As críticas que recaem sobre Blaya vão desde os seus movimentos de dança, até aos seus conselhos sexuais, não esquecendo as fotografias que geraram enorme burburinho. Contudo, assegura que as críticas, carregadas de preconceitos, estereótipos e frases chavão machistas, não acertam no alvo. “Eu faço aquilo que quero fazer”.

“É muito complicado as pessoas ultrapassarem a barreira do rabo. Acham que eu sou só o rabo. E não sou. Eu meto imensas coisas nas redes sociais, faço imensas coisas diferentes, mas se eu posto uma foto de cuecas, dizem logo: ‘essa só mete fotografias nua’”. Blaya alerta ainda para a diferença de tratamento quando se trata de uma mulher. “Por exemplo, no dia Internacional da Mulher meti uma fotografia de tronco nu com a minha filha. E isso foi notícia… e a notícia dizia “Blaya nua”. Se fosse um homem nem era notícia, ou era ‘homem de tronco nu’.

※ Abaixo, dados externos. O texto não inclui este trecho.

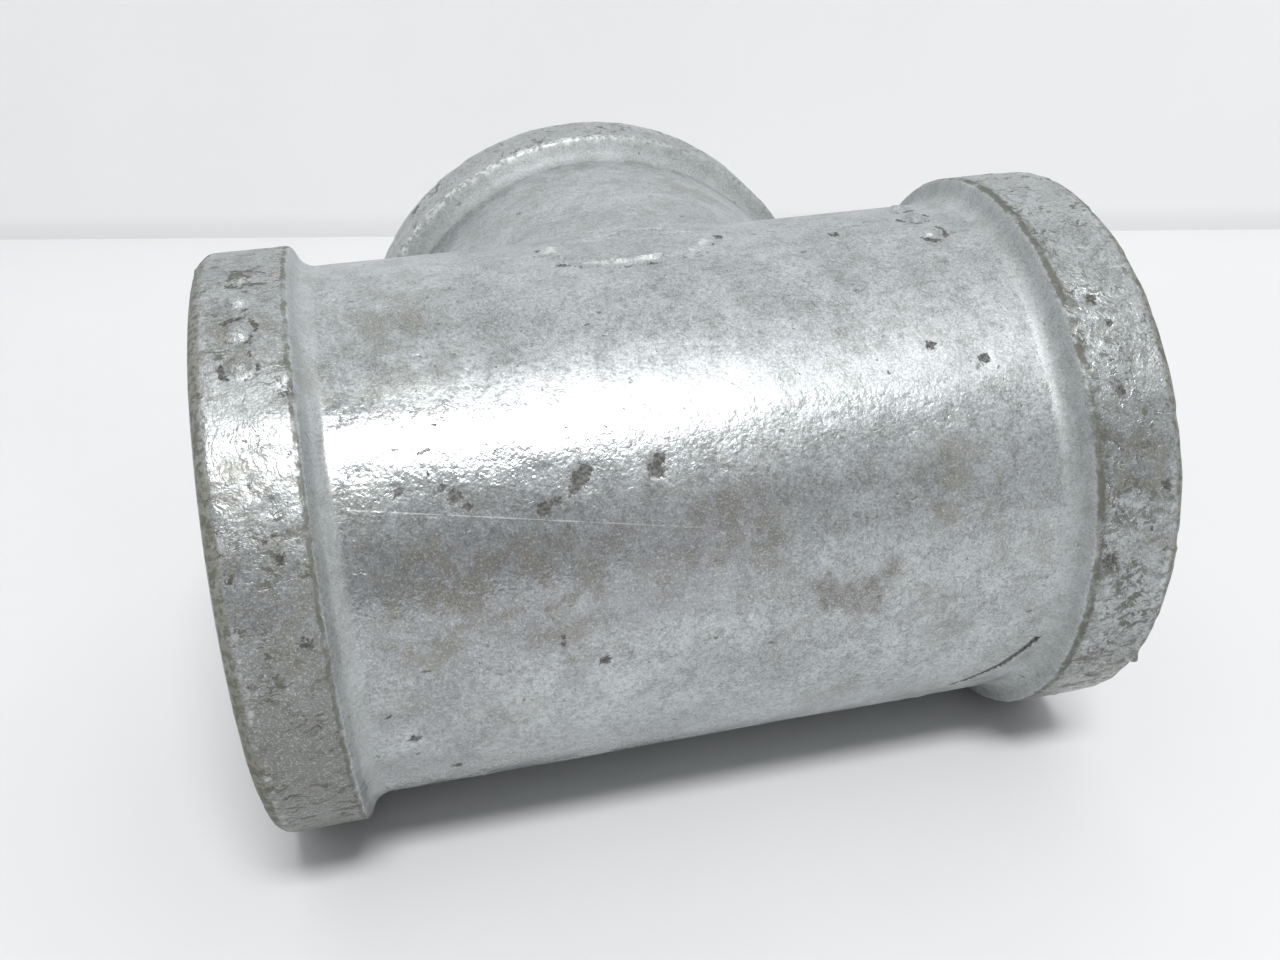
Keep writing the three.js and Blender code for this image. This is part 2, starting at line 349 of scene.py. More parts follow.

“Estamos em constante luta. É uma coisa muito complicada. Mudar a mentalidade das pessoas. Para conseguir mudar as mentalidades, as pessoa tem de se relacionar, tem de te conhecer, de perceber o que tu és. Se não for assim, é muito difícil. Às vezes as próprias mulheres que dizem lutar contra o preconceito acabam por não apoiar as mulheres mais extravagantes. Dizem ‘sim, sou ganda maluca, mas aquilo [a Blaya] já é maluca demais’”.

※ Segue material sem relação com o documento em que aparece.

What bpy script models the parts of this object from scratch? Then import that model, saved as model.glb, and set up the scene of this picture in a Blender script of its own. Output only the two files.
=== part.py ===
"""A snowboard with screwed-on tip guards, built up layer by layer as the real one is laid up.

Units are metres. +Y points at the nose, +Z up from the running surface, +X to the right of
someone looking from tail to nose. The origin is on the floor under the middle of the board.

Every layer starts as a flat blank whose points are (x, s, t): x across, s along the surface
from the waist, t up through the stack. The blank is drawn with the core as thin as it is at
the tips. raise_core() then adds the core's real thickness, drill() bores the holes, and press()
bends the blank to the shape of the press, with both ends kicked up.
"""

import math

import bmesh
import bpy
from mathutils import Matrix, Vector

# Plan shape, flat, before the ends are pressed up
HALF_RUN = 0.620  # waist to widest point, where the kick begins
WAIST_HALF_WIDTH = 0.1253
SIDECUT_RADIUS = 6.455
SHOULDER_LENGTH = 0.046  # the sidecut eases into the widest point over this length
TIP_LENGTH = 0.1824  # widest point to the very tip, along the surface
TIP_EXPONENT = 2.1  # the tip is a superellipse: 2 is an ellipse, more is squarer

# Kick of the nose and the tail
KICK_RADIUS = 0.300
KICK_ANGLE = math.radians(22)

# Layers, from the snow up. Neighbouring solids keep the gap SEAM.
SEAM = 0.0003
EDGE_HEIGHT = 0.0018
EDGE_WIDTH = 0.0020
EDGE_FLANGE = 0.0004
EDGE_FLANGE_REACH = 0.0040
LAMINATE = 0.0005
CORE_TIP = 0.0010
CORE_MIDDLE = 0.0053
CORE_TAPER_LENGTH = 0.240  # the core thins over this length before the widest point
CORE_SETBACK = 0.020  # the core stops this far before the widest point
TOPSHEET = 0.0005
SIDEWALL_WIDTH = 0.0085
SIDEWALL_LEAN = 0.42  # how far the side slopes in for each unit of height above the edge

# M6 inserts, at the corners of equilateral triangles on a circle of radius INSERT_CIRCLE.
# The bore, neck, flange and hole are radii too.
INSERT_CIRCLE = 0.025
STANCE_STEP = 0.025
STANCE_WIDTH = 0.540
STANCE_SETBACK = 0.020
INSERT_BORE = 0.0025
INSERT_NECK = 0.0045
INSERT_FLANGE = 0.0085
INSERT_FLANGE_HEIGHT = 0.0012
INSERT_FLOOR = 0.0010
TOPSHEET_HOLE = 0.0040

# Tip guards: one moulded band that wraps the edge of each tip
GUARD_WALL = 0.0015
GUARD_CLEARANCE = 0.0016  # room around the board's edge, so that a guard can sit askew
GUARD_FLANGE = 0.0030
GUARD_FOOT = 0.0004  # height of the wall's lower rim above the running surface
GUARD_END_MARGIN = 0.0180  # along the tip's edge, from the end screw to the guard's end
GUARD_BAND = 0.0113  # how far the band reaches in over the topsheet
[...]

Entre a Blaya e a Karla Rodrigues (o seu nome verdadeiro) já não há diferenças. “Somos a mesma coisa. Temos a mesma luta. Que as pessoas não tenham medo de ser quem são. Quantos mais formos a ser verdadeiramente quem somos, menos falatório vai haver, e mais próximos da igualdade vamos estar”. Ao contrário dos rótulos de “maluca”, Blaya diz ser uma pessoa muito calma, que gosta de estar em casa, que sente paixão pela liberdade e que se afasta do piso escorregadio do mundo dos sonhos. “Eu não tenho sonhos. Tenho objetivos. Sou muito ambiciosa, mas não crio expectativas. Eu quero sempre mais, mas não crio expectativas, para não ficar triste se correr mal. Fico sempre ‘tá-se bem’. Não sou muito emotiva, se acontecer alguma coisa boa, não faço logo uma grande festa nem começo aos gritos. Fico calma, tranquila”.

Questionada acerca dos seus objetivos, Blaya divide-os em duas correntes. “Quero dar tudo à minha filha, para ela ser o que quiser. Quero dar-lhe tudo o que ela necessitar. Depois, quero que as pessoas ouçam a minha música, porque na música eu consigo falar, consigo explicar o que eu sinto. Quero que as pessoas cantem, dancem, se sintam bem. E quero dar voz a mulheres”.

Na música, conhecemos agora uma nova Blaya que bebe de todas as suas facetas antigas. Com o "Faz Gostoso" já no ouvido, esperam-se as restantes músicas do álbum. "Vai surgir tudo este ano. Estou muito entusiasmada para o que aí vem".